Penulis:
Ahimsa Azaleav
Penerbit:
lampudjalan
Terbit:
2016
Karena semua masih dalam tanya
Dan kepastian belum ada
Jadi biarlah kumenunggu
Mengharap ikhlas dalam doa
Sajak yang
bagus untuk memulai cerita.
Pertama
saya dapat informasi mengenai buku ini muncul di peredaran, langsung tertarik
dengan desain sampulnya. Sederhana, tapi enak dipandang. Penggunaan warnanya
pun, ungu, cocok dengan penulisnya yang perempuan. Untuk para penggemar kisah
percintaan yang tidak melulu perihal kehidupan metropolitan, buku ini bisa
memberi jawaban. Buat para penggemar kisah romansa yang bernuansa “syariah”

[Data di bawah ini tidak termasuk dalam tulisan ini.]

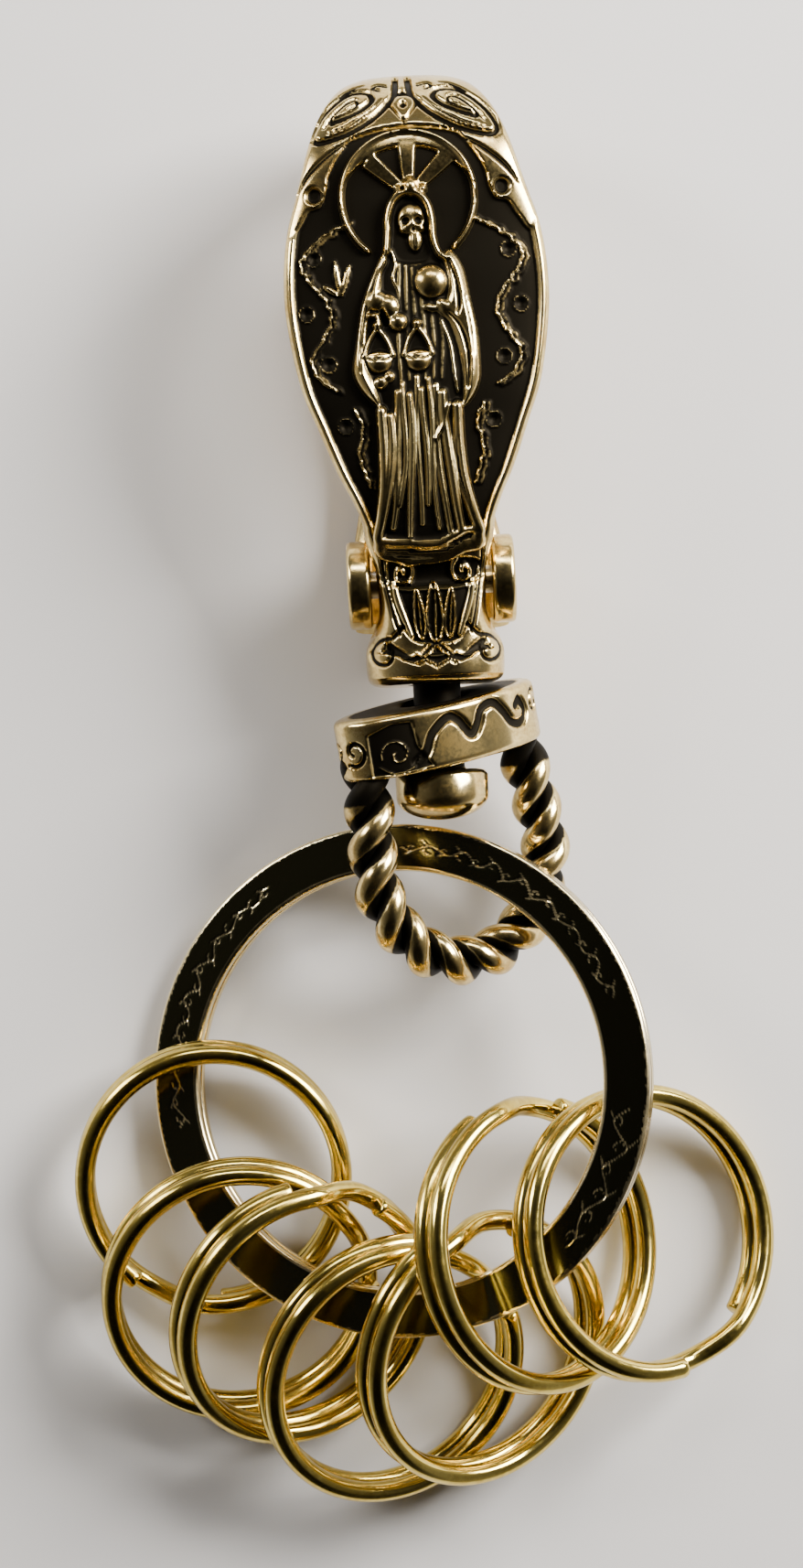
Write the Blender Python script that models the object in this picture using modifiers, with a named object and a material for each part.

tapi bukan kategori novel islami, buku ini bisa memberi jawaban.
Kisahnya
disampaikan melalui garis waktu bermula SMA dan kemudian berfokus di masa dewasa.
Buku Teka-teki Rasa bisa memberi sebuah pelajaran cara menyikapi sebuah pilihan
hidup. Bercerita tentang seorang Husna yang mencintai teman SMA-nya Hafiz,
namun perjalanan waktu belum cukup untuk menyatukan mereka. Ada perjalanan rasa
yang dialami keduanya, termasuk munculnya pilihan-pilihan dalam kehidupan
mereka. Bagaimana cara menyikapinya itulah yang menjadi konflik utama dari buku
ini. Dinamika cerita ini yang kemudian membuat saya tidak ingin melepaskan
detik begitu saja.
Membaca
buku ini saya teringat novel Tuhan Maha Romantis-nya Azhar Nurun Ala. Alur
ceritanya tidak jauh berbeda. Tentang penantian seorang lelaki pada wanita yang
disukainya lalu berakhir dengan hal yang bahagia: pernikahan. Lika-likunya pun
tak terasa berbeda sekali, di mana salah satu pihak ada yang menyesal. Jika di
buku Tuhan Maha Romantis saya menemukan tokoh calon istri Rijal yang dijodohkan
itu akhirnya ikhlas tidak jadi dinikahi, maka di buku ini saya mendapati calon
suami Husna yang menyadari bahwa hati calon istrinya itu masih tertaut pada
seseorang lain.
Saya
sampai perlu mencermati lebih dalam, kira-kira bagian mana yang bisa membedakan
dengan novel Tuhan Maha Romantis. Saya akui memang masalah orisinalitas ide
saat ini sangat sulit untuk benar-benar orisinil karena banyaknya karya dan
setiap penulis pasti pernah terinspirasi dari sebuah cerita. Kemudian, tokoh Husna
dan Hafidz sama-sama dibuat mau menunggu sehingga akhir cerita untuk saya bisa
ditebak. Karena saya juga menulis cerita serupa, jadi tahu jalan pikiran
penulis di buku Teka-Teki Rasa ini.
Saya
belajar beberapa hal dari karya Ahimsa ini: penantian, takdir, dan akhir yang
disemogakan. Saya sebagai manusia tahu bahwa takdir takbisa ditebak. Ke mana
arah hidup saya berlabuh, saya tidak tahu. Dan penantian itu tidak ada yang
sia-sia rupanya. Bahwa selama apa pun menanti, jika memang takdir setuju, akan
berujung pada akhir yang bahagia. Akhir yang selalu disemogakan dalam doa.
Mungkin,
novel seperti inilah yang dibutuhkan: sederhana, tapi dalam maknanya. Gaya
menulisnya pun enak dibaca, tidak terlalu kekinian sekali dan tidak terlalu
baku sekali. Bintang empat dari saya.